Just as they would have done if he reversed the goal.

The laughable statement released on Saturday night was not only grammatically incorrect but was completely wrong. It read in part, “It is the AFL’s decision of the reviewer to confirm the goal umpire’s decision of a goal, with no clear evidence beyond reasonable doubt to make an over-rule.” This justification is incorrect, and unless you read it three times, very difficult to understand.

The score reviewer’s decision to award a “GOAL” has to be on the basis that he can confirm beyond reasonable doubt that it is in fact a goal. There clearly was not. Therefore, the score reviewer, if he wrongly believed there was not enough evidence to overrule the goal, should have concluded with “Umpire’s Call” or as the AFL grammatically incorrectly states on it’s scoreboards “Umpires Call”.

Ideally, the score reviewer could have seen the obvious deflection of the football and made the correct decision to overturn the goal to a “Behind”. Perhaps, he would have if he was not under pressure from the AFL to compromise the score review’s integrity to hurry things along.

If you want things done in a slap-dash manner to make sure you don’t hold the game up and cause a few thousand people with short attention spans to focus on their phones or change the channel, do not have the review process at all, because at the moment we are getting the worst of both worlds.

If the AFL cannot admit its error, and instead misleads the public, or is so blatantly incompetent to understand the error, it won’t be getting fixed anytime soon.

So, in the wash up, the game is robbed of a great game not because of its rules, but its manag
ement of them.
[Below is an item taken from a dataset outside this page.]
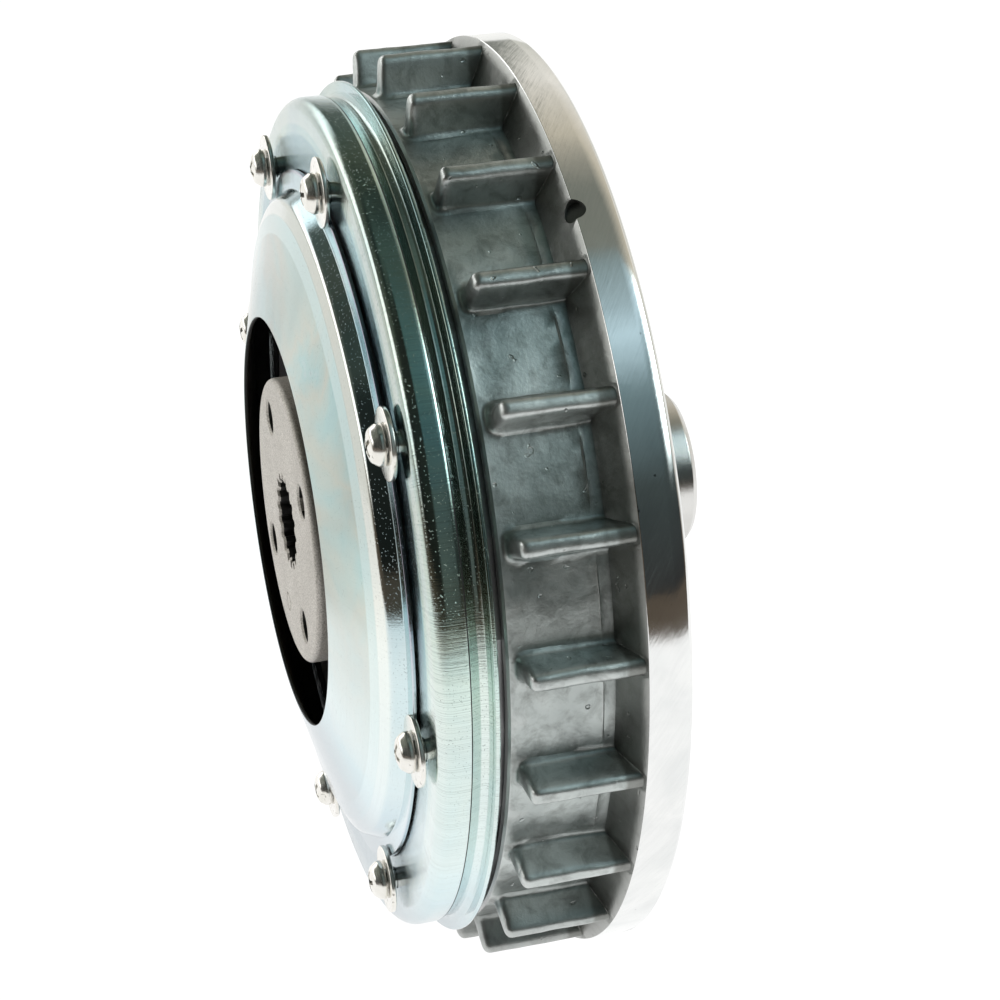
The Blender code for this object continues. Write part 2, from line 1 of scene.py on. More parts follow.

Ken Hinkley says he is accountable for wins and losses, so why isn’t the AFL accountable for… well – anything? 

How many times can this happen be allowed to occur before the AFL accept some responsibility? The answer appears to be, how long is a piece of string? Maybe it’s time for the AFL to ask themselves some tough questions about what they currently do instead of asking themselves how they can save a game that does not need saving.

But that won’t happen. They’d much prefer to muse over questions such as “how long is a goal square?”